There are general rules you can apply.  Nouns ending in O are normally masculine and those ending in A are feminine, though there are exceptions.  However, those ending in E can be either feminine or masculine.  It is important to get this right in Italian because it can change the choice of article and the ending of adjectives. 
Reading Italian books and newspapers will expose you to the rules of gender.  However, it is also a good idea to accept being corrected and learn from this, maybe taking note of the error. There is an Italian proverb that fits brilliantly here “Sbagliando s’impara” – by making mistakes you learn!  Though I am guessing noticing a B follow an S makes you worry that making mistakes is inevitable.


You might be feeling comforted that the issues you face learning are going to be minor.  However, we haven’t mentioned verbs yet.  It seems that verbs are difficult in most languages – particularly English.  However, like all Latinate languages, you are going to have to learn to love conjugating verbs.  In Italian there are three conjugations depending on mood, person, tense, number and gender.  There are also irregular verbs, as in English.
Italian verbs end in are, ere and ire.  Learning which is which can be complicated and it might be worth learning this from a professional tutor.  The rules of grammar surrounding Italian are relatively logical and can be learned.  It is likely that this is one of those aspects of language learning that you need to learn with the help of a teacher.

Natives speak too quickly

It is true that native Italians speak quickly – much quicker than native English speakers speak English.  This means following Italians in conversation is difficult and can be a major barrier when learning the language – finding the motivation to even try could be a problem.  However, the more you speak Italian the more you will understand Italian and a lot of the language is emphasised by some emphatic body language too.  Italians are more than happy to show patience and work out what you are trying to say – therefore – it is a matter of trying it out to see how far you can go.
The major barrier that rapid speaking causes is that it is difficult to learn the language by immersion alone.  Some languages can be picked up by living within the culture and picking it up from conversation, the media and walking the streets.  It is more likely that you will need more formal teaching of Italian at first before immersion can reinforce the lessons learnt.

Some tips for learning Italian quickly

So, there are difficulties to learning Italian and the estimate is 600 hours for learning the language.  How can you make the process of learning Italian easier?

  1. Make use of YouTube – there are a lot of videos that have been posted by Italian teachers that can help you learn the basics of grammar and help you to work on accent and pronunciation.
  2. Watch Italian films with the subtitles on – it is a great way of hearing the word and seeing its meaning in your native language.  This is also a great way of mastering accent as well – and improving your listening skills.
  3. Find a language meetup – there are meetups organised in Italian coffee shops for people wishing to practise speaking Italian.  This means that you are likely meeting people who want to perfect Italian too – so you don’t have to risk practising on actual Italians.  Of course, meeting up in an Italian coffee shop means you will be amongst native speakers and can listen to how it should be done too!
  4. Find yourself an Italian pen pal – this is pretty old school – and it doesn’t have to mean writing letters.  You can find yourself an Italian friend online and swap social media messages and emails.  This is a great way to practise writing and reading Italian and it is likely your pen pal has some aspiration to learn your language too!
  5. Break it down into steps – like learning everything you should break down learning the language into manageable chunks.  You should start by learning vocabulary.
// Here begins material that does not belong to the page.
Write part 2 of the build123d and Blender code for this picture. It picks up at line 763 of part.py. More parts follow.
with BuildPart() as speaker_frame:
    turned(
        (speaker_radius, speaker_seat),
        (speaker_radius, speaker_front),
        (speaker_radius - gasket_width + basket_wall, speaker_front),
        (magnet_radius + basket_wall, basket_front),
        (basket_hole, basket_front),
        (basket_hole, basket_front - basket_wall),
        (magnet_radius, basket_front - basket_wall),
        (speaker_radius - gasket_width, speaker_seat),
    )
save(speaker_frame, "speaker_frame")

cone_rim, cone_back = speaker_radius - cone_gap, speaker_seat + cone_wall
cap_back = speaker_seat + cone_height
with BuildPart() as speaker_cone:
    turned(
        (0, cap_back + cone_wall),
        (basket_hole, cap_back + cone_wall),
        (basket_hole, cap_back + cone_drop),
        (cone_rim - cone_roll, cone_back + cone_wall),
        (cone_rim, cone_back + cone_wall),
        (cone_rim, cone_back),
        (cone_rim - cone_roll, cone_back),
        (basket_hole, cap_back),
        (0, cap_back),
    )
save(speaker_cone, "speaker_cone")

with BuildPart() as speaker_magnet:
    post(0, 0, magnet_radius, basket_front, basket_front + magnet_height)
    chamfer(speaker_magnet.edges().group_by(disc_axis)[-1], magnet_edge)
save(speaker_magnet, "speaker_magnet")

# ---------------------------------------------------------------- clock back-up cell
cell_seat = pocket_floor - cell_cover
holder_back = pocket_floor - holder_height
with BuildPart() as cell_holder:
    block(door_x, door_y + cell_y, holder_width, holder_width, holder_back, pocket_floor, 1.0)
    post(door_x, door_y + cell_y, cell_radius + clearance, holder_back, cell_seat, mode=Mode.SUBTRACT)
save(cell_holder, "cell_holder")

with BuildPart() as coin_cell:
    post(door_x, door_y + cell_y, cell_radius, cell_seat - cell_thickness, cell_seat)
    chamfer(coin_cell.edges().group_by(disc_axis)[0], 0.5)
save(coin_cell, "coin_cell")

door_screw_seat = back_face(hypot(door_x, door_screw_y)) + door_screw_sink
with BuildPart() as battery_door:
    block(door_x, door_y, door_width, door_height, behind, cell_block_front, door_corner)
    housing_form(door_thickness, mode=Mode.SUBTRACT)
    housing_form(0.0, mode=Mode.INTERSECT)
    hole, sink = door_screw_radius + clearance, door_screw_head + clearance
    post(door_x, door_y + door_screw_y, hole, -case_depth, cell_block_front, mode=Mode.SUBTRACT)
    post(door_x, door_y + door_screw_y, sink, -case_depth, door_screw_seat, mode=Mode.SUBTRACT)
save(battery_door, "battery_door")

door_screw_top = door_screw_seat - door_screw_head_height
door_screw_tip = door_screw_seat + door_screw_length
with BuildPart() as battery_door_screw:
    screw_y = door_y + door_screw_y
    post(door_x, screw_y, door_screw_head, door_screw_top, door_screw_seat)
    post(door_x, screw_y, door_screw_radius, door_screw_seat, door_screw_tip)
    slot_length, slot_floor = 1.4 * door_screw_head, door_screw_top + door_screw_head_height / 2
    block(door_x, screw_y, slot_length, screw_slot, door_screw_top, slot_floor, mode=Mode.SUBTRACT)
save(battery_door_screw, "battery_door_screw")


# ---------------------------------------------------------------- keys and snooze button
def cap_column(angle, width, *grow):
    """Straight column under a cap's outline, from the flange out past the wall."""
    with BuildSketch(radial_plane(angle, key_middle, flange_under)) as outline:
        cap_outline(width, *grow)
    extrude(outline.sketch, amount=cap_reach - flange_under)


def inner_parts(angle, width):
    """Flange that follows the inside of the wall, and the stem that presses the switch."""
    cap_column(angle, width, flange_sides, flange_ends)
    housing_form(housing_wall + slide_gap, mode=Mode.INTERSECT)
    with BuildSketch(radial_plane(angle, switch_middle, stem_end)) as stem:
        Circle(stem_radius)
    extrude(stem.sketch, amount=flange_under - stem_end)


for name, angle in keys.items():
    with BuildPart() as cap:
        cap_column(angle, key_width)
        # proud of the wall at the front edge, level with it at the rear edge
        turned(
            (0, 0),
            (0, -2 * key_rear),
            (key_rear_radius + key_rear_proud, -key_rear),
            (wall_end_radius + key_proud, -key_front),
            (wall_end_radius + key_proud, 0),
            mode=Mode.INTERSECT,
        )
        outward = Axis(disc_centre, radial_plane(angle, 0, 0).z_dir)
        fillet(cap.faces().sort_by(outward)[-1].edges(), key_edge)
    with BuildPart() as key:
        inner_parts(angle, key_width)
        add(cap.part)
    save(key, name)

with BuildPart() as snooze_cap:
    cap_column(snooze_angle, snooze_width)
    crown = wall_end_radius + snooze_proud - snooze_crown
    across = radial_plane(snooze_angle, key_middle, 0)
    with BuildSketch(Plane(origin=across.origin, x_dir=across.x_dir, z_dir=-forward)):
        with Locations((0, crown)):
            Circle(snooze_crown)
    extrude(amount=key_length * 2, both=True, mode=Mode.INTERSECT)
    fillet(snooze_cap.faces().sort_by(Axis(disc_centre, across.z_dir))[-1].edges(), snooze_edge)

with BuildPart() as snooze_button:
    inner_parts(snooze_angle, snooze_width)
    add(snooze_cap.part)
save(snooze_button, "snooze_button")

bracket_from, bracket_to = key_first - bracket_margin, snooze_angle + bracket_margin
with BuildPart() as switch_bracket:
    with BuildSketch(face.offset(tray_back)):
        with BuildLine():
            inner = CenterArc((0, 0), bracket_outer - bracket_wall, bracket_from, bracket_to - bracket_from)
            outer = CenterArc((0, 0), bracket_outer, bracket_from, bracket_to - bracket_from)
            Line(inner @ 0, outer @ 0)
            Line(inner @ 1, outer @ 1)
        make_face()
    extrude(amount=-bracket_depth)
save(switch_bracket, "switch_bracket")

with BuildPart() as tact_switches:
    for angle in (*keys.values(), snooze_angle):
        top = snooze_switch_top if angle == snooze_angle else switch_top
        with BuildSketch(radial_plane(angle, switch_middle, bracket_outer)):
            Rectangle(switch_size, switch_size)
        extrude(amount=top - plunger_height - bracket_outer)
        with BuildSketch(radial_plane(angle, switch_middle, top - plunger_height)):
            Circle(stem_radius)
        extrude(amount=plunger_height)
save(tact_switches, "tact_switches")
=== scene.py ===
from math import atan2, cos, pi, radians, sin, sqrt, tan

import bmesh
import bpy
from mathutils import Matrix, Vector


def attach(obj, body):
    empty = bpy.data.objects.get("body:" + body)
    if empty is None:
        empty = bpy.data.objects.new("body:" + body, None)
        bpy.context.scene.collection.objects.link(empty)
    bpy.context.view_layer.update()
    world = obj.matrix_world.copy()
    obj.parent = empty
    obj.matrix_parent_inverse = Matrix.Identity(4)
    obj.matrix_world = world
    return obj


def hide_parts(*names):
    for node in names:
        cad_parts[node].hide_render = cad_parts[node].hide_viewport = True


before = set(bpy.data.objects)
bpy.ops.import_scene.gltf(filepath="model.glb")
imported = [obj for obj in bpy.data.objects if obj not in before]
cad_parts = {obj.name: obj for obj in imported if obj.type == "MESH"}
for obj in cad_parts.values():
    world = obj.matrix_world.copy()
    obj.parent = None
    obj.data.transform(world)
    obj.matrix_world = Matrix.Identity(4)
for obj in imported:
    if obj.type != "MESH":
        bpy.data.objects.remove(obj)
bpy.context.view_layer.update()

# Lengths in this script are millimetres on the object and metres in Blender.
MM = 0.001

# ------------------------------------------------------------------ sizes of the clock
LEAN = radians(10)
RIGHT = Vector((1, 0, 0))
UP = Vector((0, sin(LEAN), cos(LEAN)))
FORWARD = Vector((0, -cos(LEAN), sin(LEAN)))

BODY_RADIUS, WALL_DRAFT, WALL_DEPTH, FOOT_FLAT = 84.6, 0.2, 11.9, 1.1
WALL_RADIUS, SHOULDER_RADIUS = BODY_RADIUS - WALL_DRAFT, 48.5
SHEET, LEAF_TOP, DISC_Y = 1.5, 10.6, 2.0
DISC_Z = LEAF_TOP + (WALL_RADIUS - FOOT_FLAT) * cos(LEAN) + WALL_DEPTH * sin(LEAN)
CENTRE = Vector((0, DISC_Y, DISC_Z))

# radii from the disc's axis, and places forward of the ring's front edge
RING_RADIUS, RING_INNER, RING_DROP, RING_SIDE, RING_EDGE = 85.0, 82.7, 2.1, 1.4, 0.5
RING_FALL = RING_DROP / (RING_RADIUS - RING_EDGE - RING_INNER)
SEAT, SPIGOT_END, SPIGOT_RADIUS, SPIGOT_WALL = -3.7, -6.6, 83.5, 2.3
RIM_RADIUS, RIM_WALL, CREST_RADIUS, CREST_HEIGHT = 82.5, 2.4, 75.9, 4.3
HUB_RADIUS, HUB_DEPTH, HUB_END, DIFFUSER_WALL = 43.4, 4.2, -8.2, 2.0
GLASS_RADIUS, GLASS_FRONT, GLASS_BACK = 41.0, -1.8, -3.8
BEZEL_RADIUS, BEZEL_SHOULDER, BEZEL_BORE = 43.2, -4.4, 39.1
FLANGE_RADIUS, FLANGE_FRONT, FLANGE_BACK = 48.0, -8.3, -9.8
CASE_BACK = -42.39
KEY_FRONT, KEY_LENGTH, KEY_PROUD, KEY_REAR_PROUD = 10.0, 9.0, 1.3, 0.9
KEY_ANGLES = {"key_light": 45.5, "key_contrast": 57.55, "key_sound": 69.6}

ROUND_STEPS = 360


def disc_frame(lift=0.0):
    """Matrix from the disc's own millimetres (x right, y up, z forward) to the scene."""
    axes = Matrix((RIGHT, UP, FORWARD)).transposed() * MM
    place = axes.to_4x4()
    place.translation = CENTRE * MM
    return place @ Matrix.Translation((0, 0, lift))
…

Start by learning the words for things that you are most commonly going to use – like food, directions, introducing yourself.  You can then move onto aspects of grammar and then conjugations.  When it comes to conjugations you should consider working in the present tense at first to reduce the complexity.  Once you have completed each of these steps it is then worth working on perfecting pronunciation.
  6. Focus on the patterns of language that are familiar – over half of English is from Latin or French origin or there are words that share a similar root.  When you notice a word that you recognise it is worth making a note of the word and the links you have made.  This is a way that our brains learn best – making connections.
  7. Visit Italy and speak Italian where you can – ultimately, the best way to learn Italian effectively is to visit the country and try to speak.  Italians, like most people around the world, respect those who try to learn their language and speak it to them when in their home country.  Therefore, the risk of being embarrassed is outweighed by the respect gained by trying.


Learning Italian, despite myths to the contrary, is no more difficult to learn than any other language.  For those who are native French and Spanish and Portuguese, learning Italian should be relatively straightforward.  If you are learning from scratch as an English speaker there are difficulties to face – mostly related to grammar but also related to pronunciation and accent. 
Remember the basics of all language learning: break the learning into steps, use a variety of strategies to learn the language, be prepared to make mistakes and find a way to immerse yourself in the language to perfect your fluency.